To get you started:
The Ghost uses similes in his interview with Hamlet in Act 1, Scene 5.
"Make thy two eyes, like stars, start from their spheres" (17)
"Like quills upon the fretful porpentine [porcupine]" (20)
Hamlet's soliloquy in Act 2, Scene 2:
"Must like a whore unpack my heart with words,
And fall a-cursing like a very drab" (571-572)
Line numbers are different in different editions. Check yours.
You can find answers pretty quickly by going to an online full-text version and using your browser's 'Find' feature (under the 'Edit' menu, or Alt + E, then F). Type in ' as ' or ' like ' and browse the results.
Here's one good version with act, scene, and line numbers: http://www.opensourceshakespeare.org/views/plays/play_view.php?WorkID=hamlet&Scope=entire&pleasewait=1&msg=pl#a1,s1.
And here's some of what you'll find:
"As thou art to thyself." I.i.75 (The ghost is as much like the dead king as Marcellus is like Marcellus himself.)
"For it is as the air, invulnerable" I.i.168 (The ghost can't be hurt by weapons; it's like the air.)

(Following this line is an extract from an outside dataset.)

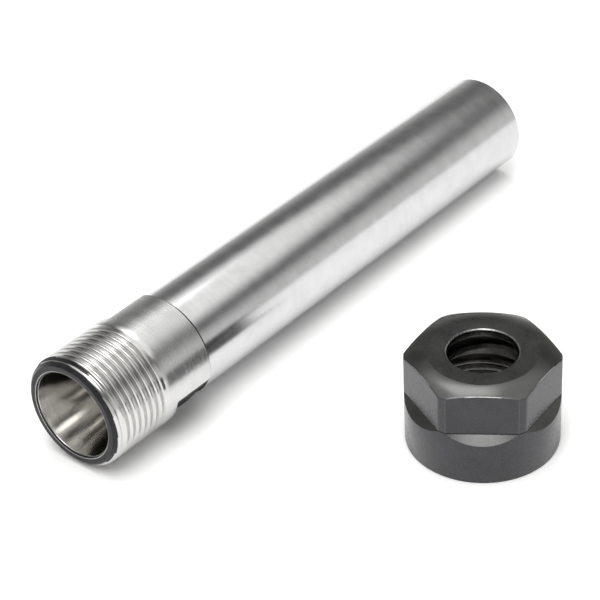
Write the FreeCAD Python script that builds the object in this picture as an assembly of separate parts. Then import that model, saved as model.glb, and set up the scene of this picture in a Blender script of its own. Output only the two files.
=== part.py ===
import FreeCAD, Part
import math
import os

# Straight-shank ER16 collet chuck: a turned and ground chuck body lying on a surface,
# with its hexagon clamping nut taken off and standing on its skirt beside it.
# Units are millimetres. +X runs along the body from its mouth to its rear end, +Z is up,
# and the origin is at the middle of the footprint of both pieces, on the surface.

Vector = FreeCAD.Vector

# ---- chuck body, as stations along its axis from the front face ----
overall_length = 125.0
head_length = 25.0              # front face to the shoulder where the shank starts
shank_radius = 10.0
head_radius = 11.0              # plain collar behind the thread
thread_crest_radius = 10.93     # M22 x 1.5, just under its nominal 11
thread_length = 13.5            # front face to the end of the thread
front_face_radius = 9.9         # outer edge of the flat ring round the mouth
front_chamfer_length = 0.7
shoulder_rounding = 0.5
rear_chamfer = 0.5

# Taper socket for an ER16 collet, and the bore behind it
taper_mouth_radius = 8.0
taper_half_angle = 8.0          # degrees
mouth_chamfer = 0.85
bore_radius = 5.25
bore_chamfer = 0.5

# Two opposed wrench flats milled into the collar, up to the shoulder
wrench_across_flats = 19.5
wrench_flat_start = 16.0        # station of their front end
wrench_flat_turn = 38.2         # degrees about the axis, from +Y towards +Z

# Grinding relief between the shoulder and the shank, as deep as the wrench flats
relief_width = 0.6

# ---- clamping nut, as heights above the surface that its skirt stands on ----
nut_height = 18.6
nut_radius = 14.0
nut_across_flats = 25.0
hexagon_foot_height = 9.8       # lower end of the six flats
ledge_angle = 45.0              # degrees, slope of the run-out below each flat
crown_radius = 10.7             # outer edge of the flat face round the nose hole
crown_slope = 25.0              # degrees, cone from that face down to the corners
skirt_chamfer = 0.3

# Nose hole and the inside of the nut, from the top down
nose_radius = 6.4
nose_chamfer = 0.35
nose_lip_depth = 1.6
collar_radius = 8.9             # room round the head of the collet
extractor_top = 14.85
extractor_thickness = 1.0
extractor_radius = 8.2          # bored off centre, so that its lip is a crescent
extractor_offset = 1.5
extractor_turn = -134.7         # degrees from the flat facing +X, side where the lip runs out
collar_foot_height = 11.4
runout_radius = 11.2
thread_top_height = 9.4
thread_minor_radius = 10.19     # M22 x 1.5 internal
entry_chamfer = 1.0

# ---- where the pieces lie ----
nut_along = 49.6                # centre of the nut behind the front face of the body
nut_beside = 53.5               # centre of the nut from the axis of the body, towards -Y
nut_turn = 34.7                 # degrees, direction that one flat faces

cutter_margin = 1.0             # how far cutting solids run past what they cut
wrench_flat_distance = wrench_across_flats / 2
nut_flat_distance = nut_across_flats / 2


def turned(points, axis):
    """Solid of revolution from a half section whose points are 3-D vectors."""
    outline = Part.makePolygon(points + [points[0]])
    return Part.Face(outline).revolve(Vector(0, 0, 0), axis, 360)


def turned_along_x(stations):
    return turned([Vector(x, 0, radius) for x, radius in stations], Vector(1, 0, 0))


def turned_along_z(stations):
    return turned([Vector(radius, 0, z) for z, radius in stations], Vector(0, 0, 1))


def make_chuck_body():
    """The body in its own frame: axis on X, front face at X = 0."""
    taper_length = (taper_mouth_radius - bore_radius) / math.tan(math.radians(taper_half_angle))
    body = turned_along_x([
        (0, taper_mouth_radius + mouth_chamfer),
        (0, front_face_radius),
        (front_chamfer_length, thread_crest_radius),
        (thread_length, thread_crest_radius),
        (thread_length, head_radius),
        (head_length, head_radius),
        (head_length, wrench_flat_distance),
        (head_length + relief_width, wrench_flat_distance),
        (head_length + relief_width + shank_radius - wrench_flat_distance, shank_radius),
        (overall_length - rear_chamfer, shank_radius),
        (overall_length, shank_radius - rear_chamfer),
        (overall_length, bore_radius + bore_chamfer),
        (overall_length - bore_chamfer, bore_radius),
        (mouth_chamfer + taper_length, bore_radius),
        (mouth_chamfer, taper_mouth_radius),
    ])
    shoulder_edges = [
        edge for edge in body.Edges
        if abs(edge.CenterOfMass.x - head_length) < 1e-6
        and abs(edge.BoundBox.ZMax - head_radius) < 1e-6
    ]
    body = body.makeFillet(shoulder_rounding, shoulder_edges)
    return body.cut(make_wrench_flat_cutter(0)).cut(make_wrench_flat_cutter(180))


def make_wrench_flat_cutter(turn):
    """A block that mills one wrench flat, turned about the body's axis."""
    width = 2 * (head_radius + cutter_margin)
    block = Part.makeBox(head_length - wrench_flat_start, width, width)
    block.translate(Vector(wrench_flat_start, wrench_flat_distance, -width / 2))
    block.rotate(Vector(0, 0, 0), Vector(1, 0, 0), wrench_flat_turn + turn)
    return block


def make_clamping_nut():
    """The nut in its own frame: axis on Z, foot of the skirt at Z = 0, one flat facing +X."""
    crown_drop = (nut_radius - crown_radius) * math.tan(math.radians(crown_slope))
    blank = turned_along_z([
        (0, 0),
        (0, nut_radius - skirt_chamfer),
        (skirt_chamfer, nut_radius),
        (nut_height - crown_drop, nut_radius),
        (nut_height, crown_radius),
        (nut_height, 0),
    ])
    for side in range(6):
        blank = blank.cut(make_nut_flat_cutter(60 * side))
    return blank.cut(make_nut_inside()).cut(make_extractor_bore())


def make_nut_flat_cutter(turn):
    """Mills one flat of the hexagon, with the sloping run-out below it."""
    reach = nut_radius + cutter_margin
    top = nut_height + cutter_margin
    foot_drop = (reach - nut_flat_distance) * math.tan(math.radians(ledge_angle))
    section = Part.makePolygon([
        Vector(nut_flat_distance, -reach, top),
        Vector(nut_flat_distance, -reach, hexagon_foot_height),
        Vector(reach, -reach, hexagon_foot_height - foot_drop),
        Vector(reach, -reach, top),
        Vector(nut_flat_distance, -reach, top),
    ])
    cutter = Part.Face(section).extrude(Vector(0, 2 * reach, 0))
    cutter.rotate(Vector(0, 0, 0), Vector(0, 0, 1), turn)
    return cutter


def make_nut_inside():
    """What the lathe takes out of the nut, from the skirt up to the nose hole."""
    lip_foot = nut_height - nose_lip_depth
    extractor_foot = extractor_top - extractor_thickness
    extractor_tip_radius = extractor_radius - extractor_offset
    return turned_along_z([
        (-cutter_margin, 0),
        (-cutter_margin, thread_minor_radius + entry_chamfer),
        (0, thread_minor_radius + entry_chamfer),
        (entry_chamfer, thread_minor_radius),
        (thread_top_height, thread_minor_radius),
        (thread_top_height, runout_radius),
        (collar_foot_height, runout_radius),
        (collar_foot_height, collar_radius),
        (extractor_foot, collar_radius),
        (extractor_foot, extractor_tip_radius),
        (extractor_top, extractor_tip_radius),
        (extractor_top, collar_radius),
        (lip_foot, collar_radius),
        (lip_foot, nose_radius),
        (nut_height - nose_chamfer, nose_radius),
        (nut_height, nose_radius + nose_chamfer),
        (nut_height + cutter_margin, nose_radius + nose_chamfer),
        (nut_height + cutter_margin, 0),
    ])


def make_extractor_bore():
    """The off-centre bore through the extracting lip."""
    turn = math.radians(extractor_turn)
    centre = Vector(
        extractor_offset * math.cos(turn),
        extractor_offset * math.sin(turn),
        extractor_top - extractor_thickness,
    )
    return Part.makeCylinder(extractor_radius, extractor_thickness, centre)


def lay_body_down(body):
    """Rests the body on the collar's rear edge and on the shank's rear edge."""
    collar_contact = head_length - shoulder_rounding
    shank_contact = overall_length - rear_chamfer
    tilt = math.atan((head_radius - shank_radius) / (shank_contact - collar_contact))
    body.rotate(Vector(0, 0, 0), Vector(0, 1, 0), math.degrees(tilt))
    lift = head_radius * math.cos(tilt) + collar_contact * math.sin(tilt)
    body.translate(Vector(0, 0, lift))


def stand_nut_beside(nut):
    nut.rotate(Vector(0, 0, 0), Vector(0, 0, 1), nut_turn)
    nut.translate(Vector(nut_along, -nut_beside, 0))


chuck_body = make_chuck_body()
lay_body_down(chuck_body)
clamping_nut = make_clamping_nut()
stand_nut_beside(clamping_nut)

footprint = Part.makeCompound([chuck_body, clamping_nut]).optimalBoundingBox(False)
to_origin = Vector(-footprint.Center.x, -footprint.Center.y, 0)

os.makedirs("parts", exist_ok=True)
for name, shape in (("chuck_body", chuck_body), ("clamping_nut", clamping_nut)):
    shape.translate(to_origin)
    shape.exportStep(os.path.join("parts", name + ".step"))
    print(name, "valid", shape.isValid(), "solids", len(shape.Solids), "volume", round(shape.Volume, 1))
print("moved by", to_origin)
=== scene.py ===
import math

import bpy
import numpy as np
from mathutils import Matrix, Vector


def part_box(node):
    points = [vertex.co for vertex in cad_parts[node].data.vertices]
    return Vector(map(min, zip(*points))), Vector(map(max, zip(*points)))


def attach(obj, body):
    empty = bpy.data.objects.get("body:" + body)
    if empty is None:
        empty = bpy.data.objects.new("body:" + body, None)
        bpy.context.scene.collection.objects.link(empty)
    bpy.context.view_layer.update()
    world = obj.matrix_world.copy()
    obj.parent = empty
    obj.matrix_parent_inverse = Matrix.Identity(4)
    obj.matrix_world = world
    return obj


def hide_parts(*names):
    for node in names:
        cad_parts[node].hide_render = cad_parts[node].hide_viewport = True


# A straight-shank collet chuck body lying on a pale floor, with its clamping nut beside it.
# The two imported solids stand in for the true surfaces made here, which add the threads,
# the small edge roundings and the finish. Lengths are in millimetres until they reach a mesh.

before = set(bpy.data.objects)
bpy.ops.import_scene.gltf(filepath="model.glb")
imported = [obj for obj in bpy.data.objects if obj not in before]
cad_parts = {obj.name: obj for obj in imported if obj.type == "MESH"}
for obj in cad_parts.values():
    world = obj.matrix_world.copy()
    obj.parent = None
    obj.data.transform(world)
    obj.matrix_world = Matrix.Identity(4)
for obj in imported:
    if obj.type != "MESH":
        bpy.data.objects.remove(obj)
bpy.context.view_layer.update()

MM = 0.001
TURN = 2 * math.pi

# ---- chuck body, stations from the front face ----
OVERALL_LENGTH = 125.0
HEAD_LENGTH = 25.0
SHANK_RADIUS = 10.0
HEAD_RADIUS = 11.0
THREAD_LENGTH = 13.5
FRONT_FACE_RADIUS = 9.9
FRONT_CHAMFER = 0.6             # 45 degrees, before it bends over into the crest
EDGE_CHAMFER = 0.5
SHOULDER_ROUNDING = 0.5         # of the solid, which sets how high the body lies
SHOULDER_EDGE = 0.1             # rounding that is drawn here, sharper than the solid's
SHOULDER_SHADE_LINE = 0.08            # painted shade: a dark line before it, widest on the upper near side
SHOULDER_SHADE_MIDDLE = math.radians(60)
TAPER_MOUTH_RADIUS = 8.5
TAPER_HALF_ANGLE = math.radians(8.0)
MOUTH_CHAMFER = 0.35
BORE_RADIUS = 5.25
FLAT_DISTANCE = 9.75
FLAT_START = 16.0
FLAT_TURN = math.radians(38.2)
RELIEF_WIDTH = 0.6

# ---- M22 x 1.5 thread ----
PITCH = 1.5
CREST_RADIUS = 10.93
ROOT_RADIUS = 10.15
CREST_SHARE = 0.18              # of the pitch, flat top
ROOT_SHARE = 0.10
GROOVE_START = 1.73             # station of the first groove's middle on the near side
THREAD_ROUNDING = 1.0           # how far the flanks bend into the crest and the root
RUN_OUT = 0.8                   # length over which the last groove fades
FIRST_TURN_DEPTH = 0.45         # of the full depth, where the first groove starts
DARK_CHAMFER_END = 0.62         # the oxide of the front face ends on the chamfer
DARK_GROOVE = (0.95, 1.85)      # stations between which it stays in the first groove
DARK_SECTOR = (math.radians(58), math.radians(150))     # on the upper side only
DARK_FADE = math.radians(30)    # over which it narrows to nothing

# ---- clamping nut, heights above the floor ----
NUT_HEIGHT = 18.6
NUT_RADIUS = 14.0
NUT_FLAT_DISTANCE = 12.5
FLAT_FOOT = 9.8
LEDGE_SLOPE = 1.0
CROWN_RADIUS = 9.9
CROWN_SLOPE = 0.12              # where the crown starts, and how it steepens outwards
CROWN_BEND = 0.045
NOSE_RADIUS = 6.4
NOSE_CHAMFER = 0.2
NOSE_LIP = 1.6
COLLAR_RADIUS = 8.9
EXTRACTOR_TOP = 14.85
EXTRACTOR_FOOT = 13.85
EXTRACTOR_RADIUS = 8.2
EXTRACTOR_OFFSET = 1.5
EXTRACTOR_TURN = math.radians(-100.0)
COLLAR_FOOT = 11.4
RUNOUT_RADIUS = 11.2
NUT_THREAD_TOP = 9.4
MINOR_RADIUS = 10.19
MAJOR_RADIUS = 11.0
ENTRY_CHAMFER = 1.0
NUT_TURN = math.radians(34.7)
RUBBED_WALL = 12.9              # the crown's lower edge is rubbed bright inside this radius
STRIP = math.radians(0.5)       # width of the rubbed edge beside each flat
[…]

if, like a crab, you could go backward..." II.ii.1306 (Hamlet is intentionally confusing Polonius; he says Polonius would grow younger if he could reverse time. Don't worry, it's not supposed to make much sense.)
Make sure to check the line numbers in the copy of the play you're reading; it should be fairly close to what you find online, but might not be identical.